How Willow Springs High School Alum Landon Rodgers Provided 30,000 Meals to His Community

After Landon Rodgers studied food insecurity in his classes, he spent his Senior year creating thousands of meals for local people in need.

By Jenna Dejong

Jun 2019

Senior Landon Rodgers serves the Springfield, MO community by providing more than 30,000 meals to those in need.
Photo by Brad ZweerinkLandon Rodgers spent his senior year in high school focusing on providing meals to those in need. He helped provide more than 30,000 meals.

The romanticism of being a high school senior evokes feelings of nostalgia, but it’s not what Landon Rodgers, Willow Springs High School alum, will reflect on. His senior project and the more than 30,000 meals he provided to his community are what will make him smile the most. 

If you ask Rodgers what he was involved in during high school, his response might take a minute. He was president of Willow Spring’s Future Farmers of America chapter, vice president of the Area Association of FFA, secretary of Future Business Leaders of America, high school ambassador and president of the Interact Club and captain of the basketball and tennis teams. 

His involvement is what made his senior project, an analysis on food insecurity in the area, a standout. Through his role in Future Farmers of America, Rodgers saw a disconnect between the number of people who needed meals and the number of community organizations that were able to provide them.

His first endeavor was dubbed “Trick or Treat So Others Can Eat.” He and 25 other students spent Halloween night rounding up roughly 400 pounds of food to give 40 families in the district Thanksgiving baskets. With assistance of district administration and his school’s social worker, Rodgers delivered the baskets personally—an experience he says he will never forget.

“My main focus was how food insecurity affects those that struggle with it and the effects that it has on their day-to-day lives.”
— Landon Rodgers

Once the holidays passed, Rodgers set to work on his next project. He started an online fundraiser to accept rolling donations called “Be a Hungry Hero with Landon Rodgers” through Ozarks Food Harvest’s website and advertised the project’s mission through community flyers, the school newspaper and word of mouth. His mission won the hearts of its viewers, and in two months, he rounded up $2,110, which funded 8,440 meals that were eventually donated through Ozarks Food Harvest. 

His mission didn’t stop there. After the Hungry Hero fundraiser ended, Rodgers wanted to coordinate one last push to conclude his year-long project. He enlisted 22 students and parents, and the group assembled 792 Weekend Backpack bags, which totaled more than 4,500 meals. 

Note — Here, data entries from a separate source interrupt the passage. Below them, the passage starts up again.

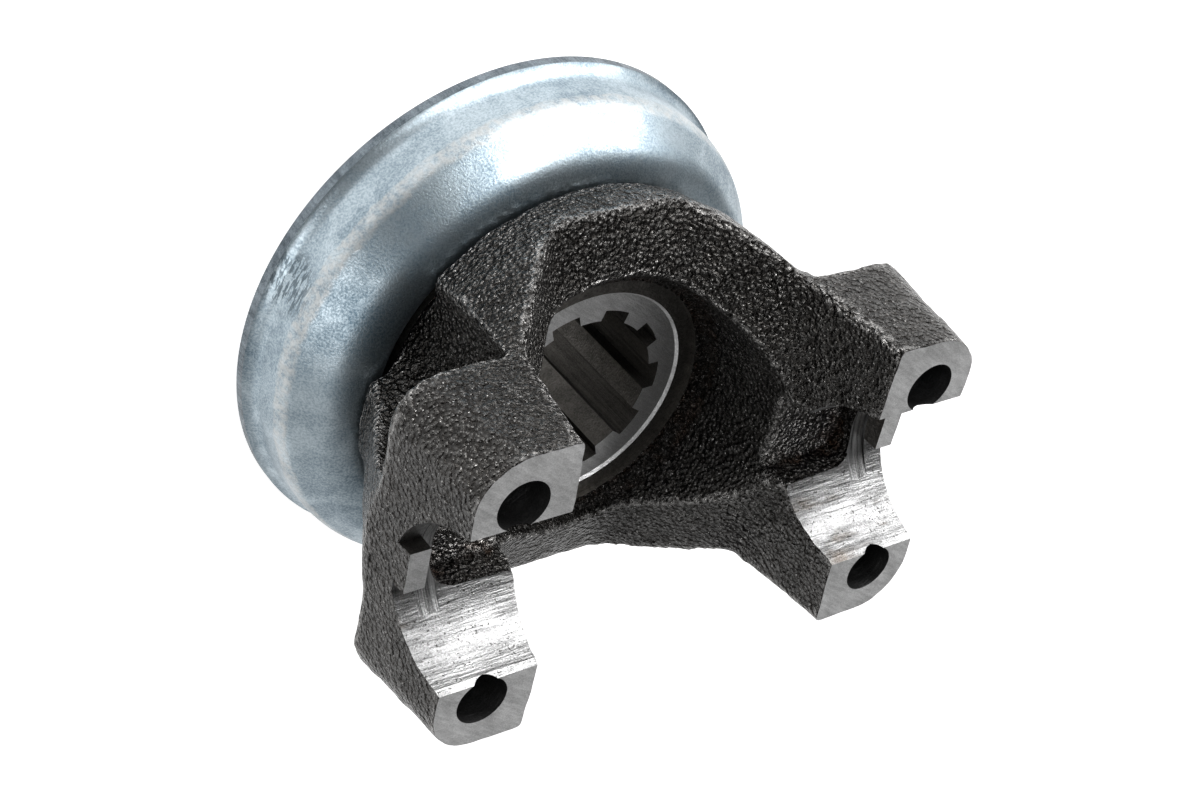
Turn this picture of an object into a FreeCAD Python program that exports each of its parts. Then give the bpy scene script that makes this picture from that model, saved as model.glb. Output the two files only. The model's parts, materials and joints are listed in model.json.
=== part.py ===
"""Pinion yoke: a cast steel half-round yoke with a stamped dust slinger pressed on its hub.

Frame: Z is the pinion's axis, with the hub's rear end face on z = 0 and the four machined
pads facing +Z. X is the axis of the two half-round seats that hold the cross of the joint.
Y runs from the lower pair of lugs to the upper pair. All lengths are in millimetres.
"""
import FreeCAD, Part
import math
import os

V = FreeCAD.Vector

# Overall layout
pad_height = 80.0            # hub's rear face to the plane of the four pads
mouth_height = 45.0          # hub's rear face to the machined face round the spline's mouth

# Half-round seats for the bearing cups of the cross
seat_radius = 13.5           # a 27 mm bearing cup
seat_lead = 0.42             # lead-in at the pads: extra half width there ...
seat_lead_depth = 1.0        # ... and how far down it reaches
tab_face_half_span = 40.3    # centre to the face that stops a cup from moving outwards
tab_half_width = 3.5
tab_front_drop = 10.3        # pad plane down to the front face of a tab
groove_width = 3.3           # undercut beside a tab, where the cutter ran out
groove_radius = 12.4
groove_drop = 1.5
pocket_half_width = 6.9      # rough pocket cast in the bottom of a seat
pocket_end = 37.6
pocket_depth = 17.2          # pad plane down to the pocket's floor
pocket_corner = 3.5

# Ears, drafted so that the flash line of the casting runs behind the pads
ear_inner = 25.9             # centre to the inboard edge of a pad
ear_outer = 42.6             # centre to the outboard edge of a pad
ear_inner_draft = 0.145      # mm of lean for each mm of depth
ear_outer_draft = 0.09
lug_half_width = 25.8        # Y reach of the lugs at the pads
lug_half_width_back = 26.2   # Y reach where the lugs end
lug_depth = 19.2             # pad plane down to the back of the lugs, where the nuts bear
lug_corner = 8.0             # outboard corner of a pad
lug_corner_back = 7.3
arm_side_draft = 0.26        # behind the lugs the arms narrow again
bolt_span_x = 70.0           # spacing of the U-bolt holes along the seats
bolt_span_y = 35.0           # spacing of the two legs of a U-bolt
bolt_hole_radius = 4.05
nut_face_radius = 11.4       # clearance cut behind each hole for the U-bolt's nut

# Round body between the arms
body_back = 38.0             # height of the body's back edge
body_back_radius = 33.0
body_front_radius = 35.2
body_front_height = 47.0
body_top_radius = 36.2       # level with the backs of the lugs
body_flat = 33.3             # Y reach of the flats at top and bottom of the body
body_edge = 1.4              # rounding of the body's back edge
flare_start_radius = 34.2    # the arms' backs flare out from here ...
flare_start_height = 42.0
flare_stop_radius = 45.0     # ... and end here, level with the backs of the lugs

# The open channel between the ears
channel_floor = 45.2         # floor height at the rim
channel_floor_half = 11.1
channel_slope_top = 58.5     # where the sloping side turns up into the ear
channel_fall = 0.34          # fall of the floor for each mm outwards along Y
channel_floor_round = 9.0
channel_side_round = 6.0

# Round bowl in the channel's floor
mouth_radius = 18.1          # machined face round the spline's mouth
mouth_step = 0.4
ring_radius = 20.9
bowl_floor_radius = 23.3
bowl_floor_height = 48.3
bowl_draft = 0.085

# Hub
journal_radius = 23.5        # ground track for the pinion's oil seal
journal_length = 22.0
journal_chamfer = 1.5
slinger_seat_radius = 25.6   # shoulder that the slinger is pressed on
slinger_seat_top = 35.0
hub_flare_radius = 30.0      # where the body's back meets the flare above the shoulder

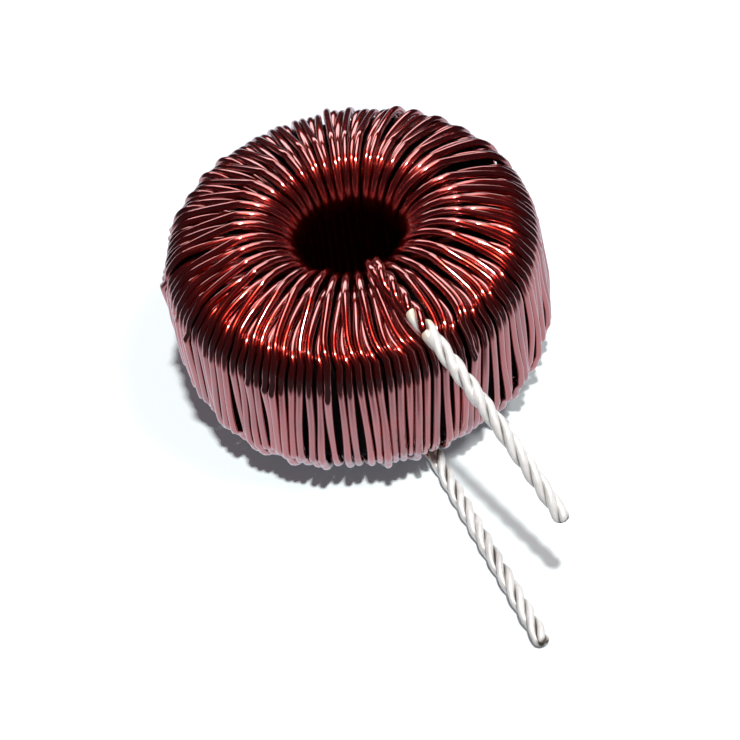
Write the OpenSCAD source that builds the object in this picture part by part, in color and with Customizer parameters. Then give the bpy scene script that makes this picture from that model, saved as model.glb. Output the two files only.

The project was a brainstorm from a weekly event Willow Springs High School put together. Rodgers, along with other students, stayed after school almost every Wednesday to put together Weekend Backpacks for fellow students who would then receive them anonymously in their lockers with the help of the school’s administration staff. After deciding the event could extend to the community, Rodgers asked Ozarks Food Harvest for their partnership and Willow Springs High School for donated backpacks, and the one-day assembly was a go. 

After Rodgers presented his senior project, American Fundraising Professionals recognized him as the Youth Philanthropist of the Year, and the American Red Cross named him the Youth Samaritan of the Year. Now a year out of high school, Rodgers is enrolled in a two-year nursing degree program at Missouri State University’s West Plains campus with plans to eventually earn a doctorate in nursing practice.